Padampani Avalokiteshvara




In the arts of ancient India this is exemplified in the classical representation of the human body, known as tribhanga, or the posture of 'three bends.' In this particular visualization, the head, torso, and legs slant in contrary directions: the legs and hips to the right, the trunk to the left, and the neck and head then gently to the right. It is a lyrical, dreamy, very graceful pose. The three curves formed by the body symbolize the three worlds, upper, lower and middle, better known in Sanskrit as triloka. Significantly AUM too is made up of three curves, making the analogy self-evident.





Patanjali's Eight-Fold Yoga

The most significant contribution of Patanjali however, was his development of the practical aspects of Yoga, and the elaboration of both its theory and practice. He virtually made Yoga a practical science of body and mind, a metapsychology along with metaphysics, and identified various physical positions, exercises and moves and mental modes which today constitute the diverse forms of Yoga. Patanjali enumerates these means as the eight stages of Yoga leading towards the attainment of Nirvana. Known as Ashtanga Yoga (Asht - eight; anga - limb), these are:

1. Yama, or Self-Control: Yama is a kind of self discipline consisting of five parts:

a). Non-injury (ahimsa)
b). Truthfulness (satya)
c). Non-stealing (asteya)
d). Celibacy (brahmacharya)
e). Non-hoarding of material objects (aparigraha)

The emphasis here is on the non-acceptance of anything that instruments pleasure.

2. Niyama, or Rules for Regulating Life: While yama are precepts that are universal in their application, Niyama are rules of conduct that apply to individual discipline. They are again five:

a). Purification (shaucha): Of the body through washing and by taking pure food only; and that of the mind by practicing friendliness, kindness, cheerfulness and indifference to the vices of others.
b). Contentment (santosha)
c) Penance by practicing austerities (tapas)
d). Self-Study of sacred texts (svadhyaya)
e). Meditation on God (Ishvara pranidhana)

Parasram Yogic Aasan




3. Asanas or Body Postures: This is the third stage of yogic evolution. Asanas are physical exercises that bring steadiness, health and lightness of limb. A steady and pleasant posture produces mental equilibrium and prevents fickleness of mind. According to B K S Iyengar, asanas have been evolved over the centuries so as to exercise every muscle, nerve and gland in the body. They secure a fine physique, which is strong and elastic without being muscle-bound and they keep the body free from disease.
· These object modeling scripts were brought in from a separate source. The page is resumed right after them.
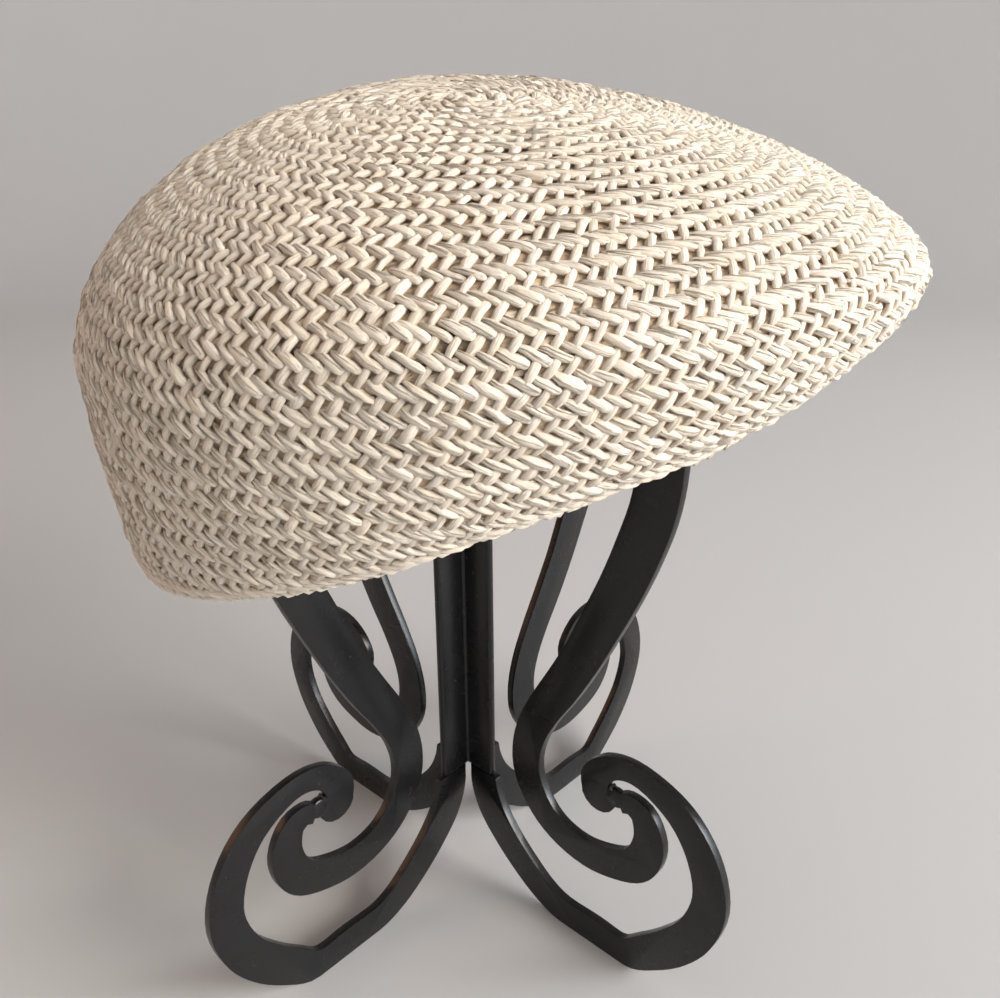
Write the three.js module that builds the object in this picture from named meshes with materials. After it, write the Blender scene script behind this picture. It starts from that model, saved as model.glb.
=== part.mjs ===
// Woven straw cap with a short peak, standing on a black scroll display stand.
// Millimetres, +Z up, the peak points to +X. The lowest point is at Z = 0 and
// the whole is centred on the Z axis in plan.
import * as THREE from 'three';

// Cap sizes.
const CAP_LENGTH = 245; // back bulge to the tip of the peak
const CAP_WIDTH = 222; // widest part, side to side
const CROWN_HEIGHT = 94; // crown centre above the base plane of the rows
const WALL = 2.6; // thickness of the woven wall
const TOP_FULLNESS = 2.3; // corner fullness of the plan at the front half
const EDGE_ROLL = 4.4; // thickness of the rolled edge
const PEAK_DEPTH = 34; // how far the peak reaches in under the front
const PEAK_CORNER_DEPTH = 7; // the same at its two corners
const PEAK_ROUNDNESS = 0.8; // below 1 the crescent stays deep for longer
const PEAK_DROP = 0.3; // fall of the peak for each mm that it reaches in
const PEAK_LIP = 0.8; // how far the peak stands out past the wall
const PEAK_THICKNESS = 2.6;
const PEAK_HALF_ANGLE = 70; // degrees each side of the front
const CORNER_SPACE = 0.6; // degrees between a corner and the rolled edge
const GAP = 0.35; // between pieces that touch

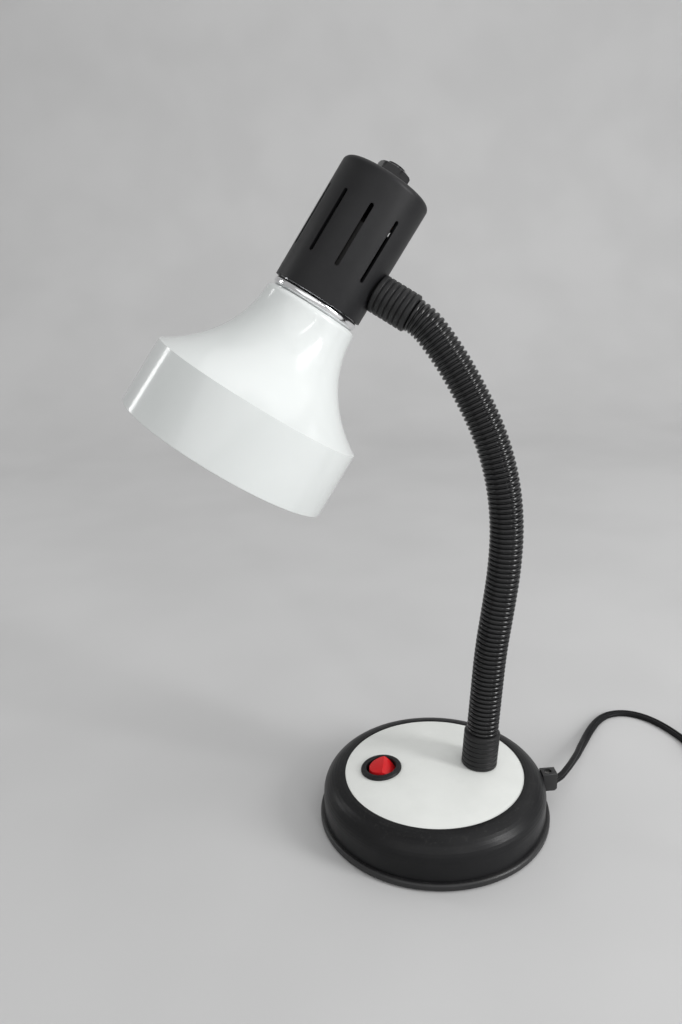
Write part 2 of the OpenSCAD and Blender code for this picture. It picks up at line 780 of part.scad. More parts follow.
module head_leads() {
    color("sienna") at_head() for (y = [-1, 1]) wire([
        [23, y * 1.5, 0], [19.6, y * 1.5, 0.1], [18.5, y * 1.7, 1.2], [18.3, y * 2.4, 5],
        [18.4, y * 4, 22], [17.5, y * 4, 31], [14, y * 4, 33.6], [11.4, y * 4, 32.4], [11, y * 4, 26]
    ], [0, 1, 0]);
}

// Outline of the bulb's glass, outside at off = 0
function bulb_line(off) = concat(
    [[12.3 - off, -27], [12.55 - off, -34.2]],
    [for (i = [0 : 8]) bezier([
        [13.2 - off, -36], [15 - off, -47], [bulb_r - 2 - off, -56], [bulb_r - off, bulb_tip + bulb_r]
    ], i / 8)],
    arc(0, bulb_tip + bulb_r, bulb_r - off, -8, -90, 10)
);

module bulb_glass() {
    color("white", 0.9) at_head() turned(concat(bulb_line(0), reversed(bulb_line(1))));
}

module bulb_cap() {
    pitch = 3.6;
    color("silver") at_head() turned(concat(
        [[0, -2], [4.5, -2], [5, -3.2], [9, -5.5], [12, -8]],
        [for (i = [0 : 4]) each [
            [12.2, -9 - i * pitch], [cap_r, -9.9 - i * pitch], [cap_r, -10.8 - i * pitch],
            [12.2, -11.7 - i * pitch]
        ]],
        [[cap_r, -28], [cap_r, -34], [12.7, -34], [12.4, -26.5], [0, -26.5]]
    ));
}

base_cover();
top_disc();
base_plate();
foam_pad();
ballast_weight();
ballast_bolt();
base_screws();
terminal_block();
base_leads();
switch_body();
switch_terminals();
rocker_button();
cord_clamp();
clamp_screw();
cord_run();
cord_coil();
cord_tail();
cord_tie();
plug_body();
plug_pins();
lower_collar();
lower_ferrule();
lower_washer();
lower_nut();
sleeve(0);  // sleeve_0
sleeve(1);  // sleeve_1
sleeve(2);  // sleeve_2
sleeve(3);  // sleeve_3
sleeve(4);  // sleeve_4
sleeve(5);  // sleeve_5
sleeve(6);  // sleeve_6
sleeve(7);  // sleeve_7
sleeve(8);  // sleeve_8
sleeve(9);  // sleeve_9
sleeve(10);  // sleeve_10
spiral(1);  // spiral_1
spiral(2);  // spiral_2
spiral(3);  // spiral_3
spiral(4);  // spiral_4
spiral(5);  // spiral_5
spiral(6);  // spiral_6
spiral(7);  // spiral_7
spiral(8);  // spiral_8
spiral(9);  // spiral_9
spiral(10);  // spiral_10
upper_collar();
upper_ferrule();
upper_nut();
lamp_housing();
top_washer();
top_nut();
holder_nipple();
lampholder();
lampholder_shell();
chrome_ring();
lamp_shade();
shade_ring();
head_leads();
bulb_glass();
bulb_cap();
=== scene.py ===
"""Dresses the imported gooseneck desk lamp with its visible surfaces, floor, lights and camera."""

from __future__ import annotations

import logging
from dataclasses import dataclass
from enum import Enum
from math import acos, asin, cos, degrees, pi, radians, sin, sqrt
from typing import Sequence

import bmesh
import bpy
from bpy.types import ID, Material, Mesh, NodeSocket, Object
from mathutils import Matrix, Vector


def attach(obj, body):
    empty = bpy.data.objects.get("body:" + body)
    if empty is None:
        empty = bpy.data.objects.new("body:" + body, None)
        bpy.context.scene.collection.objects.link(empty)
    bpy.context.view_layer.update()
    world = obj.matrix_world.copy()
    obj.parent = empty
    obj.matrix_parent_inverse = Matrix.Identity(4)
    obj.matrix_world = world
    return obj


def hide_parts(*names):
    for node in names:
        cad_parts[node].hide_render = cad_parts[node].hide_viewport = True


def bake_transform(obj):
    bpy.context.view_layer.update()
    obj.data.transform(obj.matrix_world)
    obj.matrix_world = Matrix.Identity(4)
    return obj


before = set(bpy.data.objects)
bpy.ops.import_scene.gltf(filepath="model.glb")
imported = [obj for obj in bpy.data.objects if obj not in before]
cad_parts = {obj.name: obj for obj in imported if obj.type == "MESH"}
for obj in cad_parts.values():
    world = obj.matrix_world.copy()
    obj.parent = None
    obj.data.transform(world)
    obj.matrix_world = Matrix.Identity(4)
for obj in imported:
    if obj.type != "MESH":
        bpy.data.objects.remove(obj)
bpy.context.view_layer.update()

MM = 0.001
WELD = 1e-7
log = logging.getLogger("lamp")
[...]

Indeed the yogi conquers the body by the practice of asanas and makes it a fit vehicle for the spirit.







There are many kinds of 'asanas' elaborated in the Yoga-sutra, many of which find their echo in the annals of Indian art. Take for example the 'Tadasana,' the first posture mentioned in Iyenger's famous book Light on Yoga.' Tada means mountain, and broadly suggests an upright, straight, and unmoved posture. Tadasana therefore implies a pose where one stands firm and erect as a mountain. Tadasana is often described as a standing meditation posture. In Indian art, this stately posture is first witnessed in the form of Jinas, the founder of the Jain faith. Across the centuries the sculpted figure, whether male or female, stands often upright, steadfast and motionless, as though rooted to the earth.




Yoga Master BKS Iyenger Displaying the Tadasana





In the actual performance too of this asana, across modern yoga studios around the world, the practitioner stands firm with weight evenly distributed. Kneecaps are pulled up, hips move inwards and the stomach is held up but neither tightened nor sucked in. The chest is forward and the outer shoulders extend horizontally. Chest and shoulders are further expanded due to the rhythm of yogic breathing or pranayama (discussed next). The spine is extended, the neck is held straight and the eyes gaze straight ahead. Arms are held down along the sides of the body; they do not hang limp but are charged, with fingers energized, straight and pointing downwards.